- Film poster
- Directed by: Jere Koistinen
- Written by: Jere Koistinen Alaric Longward
- Produced by: Jere Koistinen
- Starring: Cameron Duckett Keenan Proctor Janni Hussi Eric Roberts
- Cinematography: Miska Karioja
- Edited by: Jere Koistinen
- Music by: Tiko Lasola
- Production company: Rainy Day Entertainment
- Distributed by: Rainy Day Entertainment
- Release date: 4 November 2022 (Finland);
- Running time: 111 min
- Country: Finland
- Language: English

= Insite (film) =

Insite is a 2022 Finnish independent action drama film written, produced and directed by Jere Koistinen. It tells the story of a young American man who hears that his father, who lives in Finland, has died and left a large fortune to his son, which prompts him to travel to Finland with a friend to escape his own problems. The film stars Cameron Duckett, Keenan Proctor, Janni Hussi and Eric Roberts.

== Plot ==
Kenneth (Jarkko Tamminen) has developed a sophisticated stock market manipulation program called "Insite". However, he is not ready to bring it to market yet, much to the disappointment of his financier Derek (Eric Roberts). Later, Kenneth dies in a deliberately caused car accident. His assistant Nita's (Janni Hussi) duty is to inform Kenneth's son Ryan (Cameron Duckett), who lives in Los Angeles, of his father's death, even though they have been estranged for twenty years. Coincidentally, Ryan and his really lousy business best friend, who calls himself Jerry McBusiness (Keenan Proctor), aren't doing too well because they owe Jerry's fiancée's mobster brother, so the friends feel this motivates them to go on the trip.
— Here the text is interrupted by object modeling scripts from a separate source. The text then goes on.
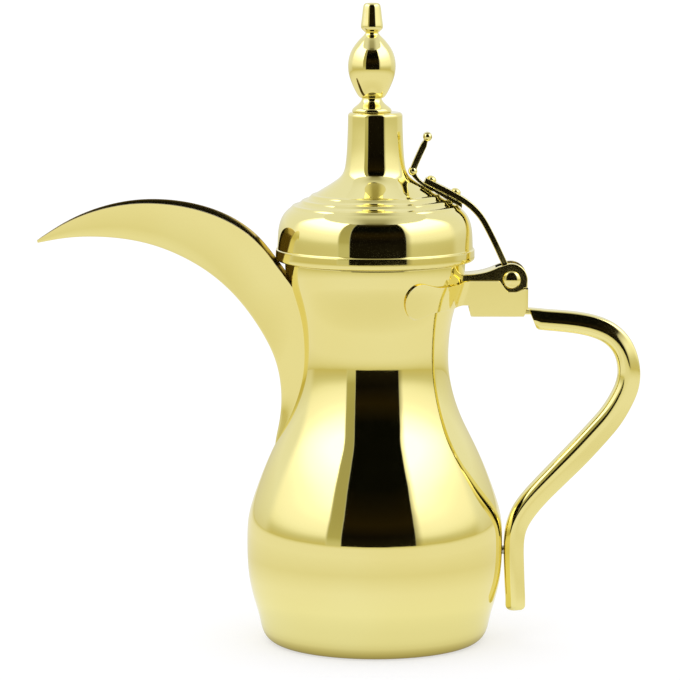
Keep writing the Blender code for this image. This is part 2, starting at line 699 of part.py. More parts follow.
def build_lid_liner():
    flange_top = LINER_FLANGE_Z + LINER_T
    foot_r = LINER_PLUG_R - 0.6           # the skirt tapers downwards
    outline = [(foot_r, LINER_PLUG_Z), (LINER_PLUG_R, LINER_FLANGE_Z),
               (LINER_STEP_R, LINER_FLANGE_Z), (LINER_STEP_R, LINER_EDGE_Z),
               (LINER_EDGE_R, LINER_EDGE_Z), (LINER_EDGE_R, LINER_EDGE_Z + LINER_T),
               (LINER_STEP_R - LINER_T, LINER_EDGE_Z + LINER_T),
               (LINER_STEP_R - LINER_T, flange_top), (LINER_PLUG_R - LINER_T, flange_top),
               (foot_r - LINER_T, LINER_PLUG_Z)]
    make("lid_liner", turned(outline, SEG_LID), DULL, lid=True)


# --------------------------------------------------------------------- finial
# Three turned pieces on one stud: outlines (radius, z), bottom to top.
FINIAL_FOOT = [(9.1, 249.5), (9.15, 250.2), (8.75, 251.1), (7.6, 252.0), (6.0, 253.2),
               (4.9, 254.6), (4.6, 255.6)]
FINIAL_BULB = [(5.6, 255.9), (6.1, 256.5), (7.0, 257.8), (7.95, 259.6), (9.15, 262.2),
               (10.25, 265.0), (10.9, 267.8), (11.1, 270.6), (10.9, 273.4),
               (10.2, 276.2), (8.9, 278.9), (7.6, 280.8), (6.1, 282.8), (4.3, 284.5),
               (3.6, 285.5)]
FINIAL_TIP = [(2.9, 285.8), (3.4, 286.6), (4.8, 287.7), (5.1, 289.3), (5.0, 290.6),
              (4.6, 293.0), (4.25, 296.6), (3.9, 298.7), (2.7, 299.8), (1.3, 300.0),
              (0.0, 300.0)]
STUD_R = 1.8
STUD_Z = (242.2, 292.0)
TIP_HOLE_TOP_Z = 292.4
WASHER_R, WASHER_T = 5.2, 0.8
NUT_R, NUT_T = 4.0, 3.0


def bored(outline):
    """Close an outline along the stud hole."""
    return [(STUD_HOLE_R, outline[0][1])] + outline + [(STUD_HOLE_R, outline[-1][1])]


def build_finial():
    tip = [(0, TIP_HOLE_TOP_Z), (STUD_HOLE_R, TIP_HOLE_TOP_Z),
           (STUD_HOLE_R, FINIAL_TIP[0][1])] + FINIAL_TIP
    stud = [(0, STUD_Z[0]), (STUD_R, STUD_Z[0]), (STUD_R, STUD_Z[1]), (0, STUD_Z[1])]
    washer_top = TOWER_TOP_Z - SHEET - GAP
    washer = bored([(WASHER_R, washer_top - WASHER_T), (WASHER_R, washer_top)])
    nut_top = washer_top - WASHER_T - GAP
    nut = bored([(NUT_R, nut_top - NUT_T), (NUT_R, nut_top)])
    for name, outline, seg, finish in (
            ("finial_foot", bored(FINIAL_FOOT), SEG_SMALL, POLISHED),
            ("finial_bulb", bored(FINIAL_BULB), SEG_SMALL, POLISHED),
            ("finial_tip", tip, SEG_SMALL, POLISHED),
            ("finial_stud", stud, 16, STUD_FINISH),
            ("stud_washer", washer, 24, STUD_FINISH),
            ("stud_nut", nut, 6, STUD_FINISH)):
        make(name, turned(outline, seg, centre_x=FINIAL_X), finish, lid=True)


# ------------------------------------------------------ lid strap and lever
STRAP_HALF = 4.0
EYE_R = 4.6               # barrel eye round the pin
EYE_OVERLAP = 9           # degrees left open on each side of the eye's arc

LEVER_HALF = 3.4
TOE_START_X, TOE_END_X = 40.5, 23.0
# Shaft centre line: x, z, half thickness.
LEVER_SHAFT = [(20.8, 216.95, 0.72), (18.7, 219.0, 0.9), (17.2, 221.6, 1.3),
               (17.9, 224.8, 1.4), (20.4, 230.0, 1.4), (22.4, 234.0, 1.4)]
ROLL_X, ROLL_Z, ROLL_R = 24.3, 237.9, 2.05
ROLL_OVERLAP = 14         # degrees left open on each side of the roll's arc


def trim_at_eye(line):
    """Drop the last points of a strap edge that lie inside the eye."""
    while math.hypot(line[-1][0] - PIN_X, line[-1][1] - PIN_Z) < EYE_R - 0.2:
        line.pop()


def build_strap():
    outer = simplify(bspline(STRAP_EDGE, 8), tol=0.05)
    trim_at_eye(outer)
    under = shifted(outer, -STRAP_T)
    trim_at_eye(under)
    start = angle_from(PIN_X, PIN_Z, outer[-1]) - EYE_OVERLAP
    end = angle_from(PIN_X, PIN_Z, under[-1]) - 360 + EYE_OVERLAP
    outline = outer + arc(PIN_X, PIN_Z, EYE_R, start, end, 20) + under[::-1]
    strap = make("hinge_strap", prism(outline, STRAP_HALF), STRAP_FINISH, lid=True)
    cut(strap, pin_bore_cutter("strap_bore"))
    return strap


def build_lever():
    """Wedge toe between lid and strap, bent shaft, and a rolled end."""
    strap_under = shifted(STRAP_LINE, -STRAP_T - GAP)
    left, right = [], []                  # sides, seen from toe to roll
    for k in range(9):
        x = TOE_START_X + (TOE_END_X - TOE_START_X) * k / 8
        left.append((x, lid_height(x) + 0.42 + 0.65 * smooth(25.5, 27.5, x)))
        right.append((x, lookup(strap_under, x, key=0, want=1)))
    low, top = left[-1][1], right[-1][1]
    toe_end = (left[-1][0], (top + low) / 2, (top - low) / 2 * 0.86)
    path = bspline([toe_end] + LEVER_SHAFT, 5)[1:]
    for (x, z, half), (nx, nz) in zip(path, normals_of(path)):
        left.append((x + nx * half, z + nz * half))
        right.append((x - nx * half, z - nz * half))
    start = angle_from(ROLL_X, ROLL_Z, left[-1])
    end = angle_from(ROLL_X, ROLL_Z, right[-1])
    if start < end:
        start += 360
    roll = arc(ROLL_X, ROLL_Z, ROLL_R, start - ROLL_OVERLAP, end + ROLL_OVERLAP, 14)
    return make("thumb_lever", prism(left + roll + right[::-1], LEVER_HALF),
                STRAP_FINISH, lid=True)


# --------------------------------------------------------------- strap rivets
RIVET_X = {"front": 26.2, "rear": 37.6}
RIVET_R = 1.3
RIVET_HOLE_R = 1.55
RIVET_HEAD_R = 2.35
BURR_R, BURR_T = 2.9, 0.7


def burr_depth(base, normal):
    """Depth along the rivet at which the burr clears the lid's inner face."""
    depth = 0.0
    while True:
        p = base - normal * depth
        if p.z < lid_height(p.x) - SHEET / normal.z - 0.75:
            return depth
        depth += 0.05


def build_strap_rivet(label, x, targets):
    """Bore, burr and rivet, square to the strap at x."""
    z = lookup(STRAP_LINE, x, key=0, want=1)
    z_next = lookup(STRAP_LINE, x + 0.5, key=0, want=1)
    normal = Vector((z - z_next, 0, 0.5)).normalized()
    base = Vector((x, 0, z))
    bore = cutter("rivet_bore_" + label,
                  rod(base + normal * 5, -normal, RIVET_HOLE_R, 24, SEG_RIVET))
    for target in targets:
        cut(target, bore)

    burr_top = -burr_depth(base, normal)
    burr_low = burr_top - BURR_T
    burr = [(RIVET_HOLE_R, burr_low), (BURR_R, burr_low), (BURR_R, burr_top),
            (RIVET_HOLE_R, burr_top)]
    tail = burr_low - GAP
    rivet = [(0, tail - 1.2), (1.5, tail - 1.0), (2.2, tail), (RIVET_R, tail),
             (RIVET_R, GAP), (RIVET_HEAD_R, GAP), (RIVET_HEAD_R * 0.93, GAP + 0.65),
             (RIVET_HEAD_R * 0.7, GAP + 1.25), (RIVET_HEAD_R * 0.36, GAP + 1.6),
             (0, GAP + 1.7)]
    for name, outline, finish in (("rivet_burr_", burr, BURR_FINISH),
                                  ("strap_rivet_", rivet, STRAP_RIVET_FINISH)):
        make(name + label, placed(turned(outline, SEG_RIVET), base, axis=normal,
                                  side=(0, 1, 0)), finish, lid=True)


# ------------------------------------------------------------------- assembly
build_body()
build_base_disc()
trim = pot_trim_cutter()
build_spout(trim)
build_hinge_channel(trim)
build_hinge_pin()
build_bracket()
build_handle()
build_foot_rivet()

lid_shell = build_lid_shell()
build_lid_liner()
build_finial()
hinge_strap = build_strap()
thumb_lever = build_lever()
for rivet_label, rivet_x in RIVET_X.items():
    build_strap_rivet(rivet_label, rivet_x, (hinge_strap, thumb_lever, lid_shell))
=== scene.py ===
# Looks of a dallah (coffee pot): every CAD node gets a finely resolved skin, with
# polished-gold and satin-steel materials, on a pale floor in a small studio.
# The pot stands on z = 0 with its axis on Z, the spout towards -X, the handle and
# hinge towards +X, and the camera on the -Y side.
import math
import bpy
import bmesh
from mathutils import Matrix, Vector


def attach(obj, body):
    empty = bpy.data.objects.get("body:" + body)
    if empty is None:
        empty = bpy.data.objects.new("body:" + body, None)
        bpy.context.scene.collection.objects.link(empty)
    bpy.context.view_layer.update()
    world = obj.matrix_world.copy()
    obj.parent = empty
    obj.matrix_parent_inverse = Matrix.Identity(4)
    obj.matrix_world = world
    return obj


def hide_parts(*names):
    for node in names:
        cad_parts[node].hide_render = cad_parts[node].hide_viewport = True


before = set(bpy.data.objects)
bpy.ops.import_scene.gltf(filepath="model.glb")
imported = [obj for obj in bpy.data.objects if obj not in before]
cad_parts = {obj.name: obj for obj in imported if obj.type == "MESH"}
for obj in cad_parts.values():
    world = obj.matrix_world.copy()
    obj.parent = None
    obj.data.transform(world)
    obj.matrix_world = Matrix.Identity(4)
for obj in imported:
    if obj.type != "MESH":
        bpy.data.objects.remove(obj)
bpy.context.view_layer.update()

# ------------------------------------------------------------------ dimensions
# Millimetres and degrees; make() turns millimetres into metres.
MM = 0.001
SHEET = 1.0                # wall of pot and lid
MOUTH_Z = 179.7
BASE_LIP_R = 44.0
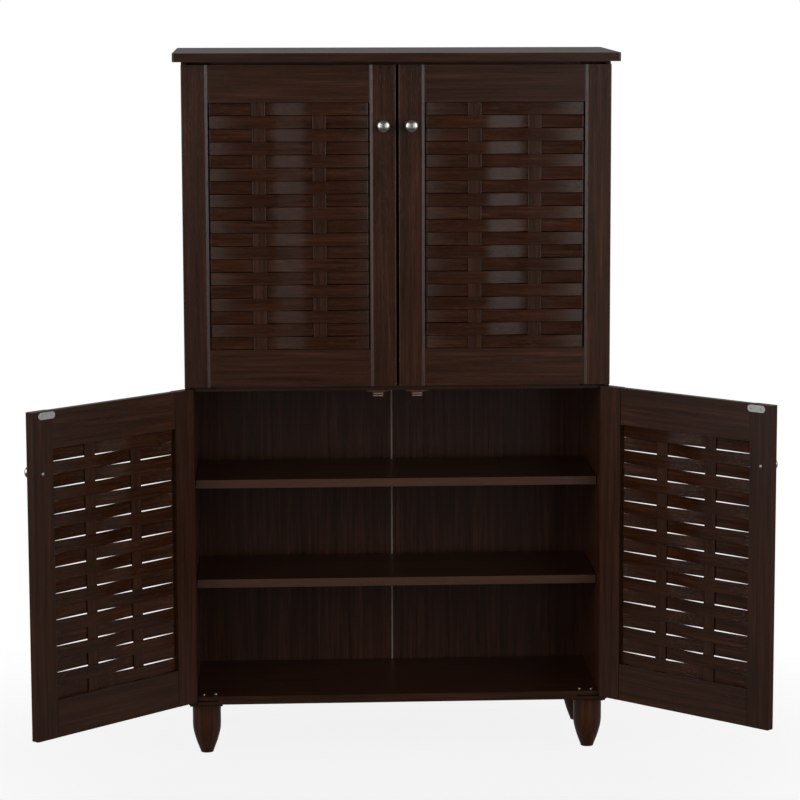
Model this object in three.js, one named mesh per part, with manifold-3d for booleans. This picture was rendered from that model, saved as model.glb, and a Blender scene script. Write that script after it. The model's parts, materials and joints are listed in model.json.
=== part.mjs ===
// A four-door shoe cabinet on turned legs: two doors above, two below, each door a frame of stiles
// and rails round a panel woven from wooden slats. Millimetres, +Z up.
// While it is built, X = 0 is the centre line, Y = 0 the front edges of the side panels (+Y is
// towards the back) and Z = 0 the floor. The last lines move the origin to the middle of the footprint.
import * as THREE from 'three';
import { mergeVertices } from 'three/addons/utils/BufferGeometryUtils.js';
import Module from 'manifold-3d';

const wasm = await Module();
wasm.setup();

// Gap between pieces that touch, how far a cutter runs past the face it opens, and the distance
// within which corners are one.
const FIT = 0.3;
const CUT_PAST = 1;
const CORNER_MERGE = 1e-4;

// Carcass.
const TOTAL_HEIGHT = 1240;
const BODY_WIDTH = 740;
const CARCASS_DEPTH = 285;
const BOARD = 15;
const BODY_CLEARANCE = 95;

// Top board and the stretcher that it is screwed to.
const TOP_SIDE_OVERHANG = 14;
const TOP_FRONT_OVERHANG = 38;
const TOP_BACK_OVERHANG = 2;
const TOP_CORNER_RADIUS = 4;
const STRETCHER_THICKNESS = 10;
const STRETCHER_DEPTH = 60;

// Back panels and the strip that joins them.
const BACK_THICKNESS = 4;
const BACK_INSET = 6;
const BACK_GROOVE_DEPTH = 6;
const STRIP_CAP_WIDTH = 3.2;
const STRIP_CAP_THICKNESS = 1.2;
const STRIP_WEB = 1.2;

// Shelves, two in each compartment.
const SHELVES_PER_BAY = 2;
const SHELF_PITCH = 178.5;
const SHELF_SETBACK = 41;
const SHELF_BACK_GAP = 23;
const SHELF_END_GAP = 1;

// Legs.
const LEG_SIDE_INSET = 30;
const LEG_FRONT_INSET = 43;
const LEG_BACK_INSET = 53;
const LEG_RADIUS = 25;
const LEG_TIP_RADIUS = 11.5;
const LEG_SHOULDER = 50.4;
const LEG_SWELL = 0.75;
const LEG_TAPER_STEPS = 5;
const LEG_SEGMENTS = 20;
const LEG_PLATE_SIDE = 58;
const LEG_PLATE_THICKNESS = 6;

// Doors.
const DOOR_THICKNESS = 16;
const DOOR_SWING_CLEARANCE = 0.8;
const DOOR_CENTRE_GAP = 4.4;
const DOOR_STACK_GAP = 3.5;
const DOOR_TOP_REVEAL = 5.5;
const DOOR_BOTTOM_REVEAL = 8;
const STILE_WIDTH = 45;
const STILE_EDGE_RADIUS = 2;
const MOULDING_WIDTH = 5;
const RAIL_SETBACK = 3;
const TOP_RAIL_HEIGHT = 64.5;
const BOTTOM_RAIL_HEIGHT = 65;
const RAIL_GROOVE_DEPTH = 8;
const LOWER_DOOR_REST_ANGLE = 135;

// Woven panel of each door.
const SLAT_COUNT = 19;
const SLAT_THICKNESS = 3;
const SLAT_GAP = 0.7;
const SLAT_END_GAP = 1.2;
const BATTEN_WIDTH = 23;
const BATTEN_THICKNESS = 3;
const BATTEN_INSET = 87;
const WEAVE_BITE = 0.1;
const SLAT_END_FLAT = 4;

// Pivot hinges.
const PIVOT_INSET = 6;
const PIN_RADIUS = 2.5;
const PIN_REACH = 10;
const PIN_END_GAP = 1;
const PIN_SEGMENTS = 12;
const PLATE_THICKNESS = 2;
const PLATE_LENGTH = 46;
const PLATE_REACH = 24;
const PLATE_TONGUE_HALF = 5.5;
const PLATE_FRONT_INSET = 5;
const SIDE_SKIN = 8.5;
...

Nita sends a private jet to pick the young men up to a luxurious villa on the shores of Lake Saimaa in Varkaus to take over Kenneth's business. When they arrive, the easy life is counterbalanced by complex patterns of deception and intrigue.

== Cast ==
- Cameron Duckett as Ryan
- Keenan Proctor as Jerry McBusiness
- Janni Hussi as Nita
- Eric Roberts as Derek
- Antti Kyllönen as Leo
- Kamy D. Bruder as Clyde
- Taryn Kelly as Sarah
- Giuseppe Russo as Antonio
- Mia Ehrnrooth as Ivy
- Jarkko Tamminen as Kenneth

== Production ==
Insite was shot mainly in Finland (such as Varkaus and Kuopio), but also in Los Angeles. The film was produced without support from the Finnish Film Foundation or any distributors, so the independent production was both produced and distributed by the Rainy Day Entertainment company owned by director Jere Koistinen.

== Reception ==
The film has received negative reception from critics; among others, Hannu Liekso from Episodi gave the film one star out of five, saying that the film is "an incredibly clumsy attempt to make a crime thriller, failing in every way".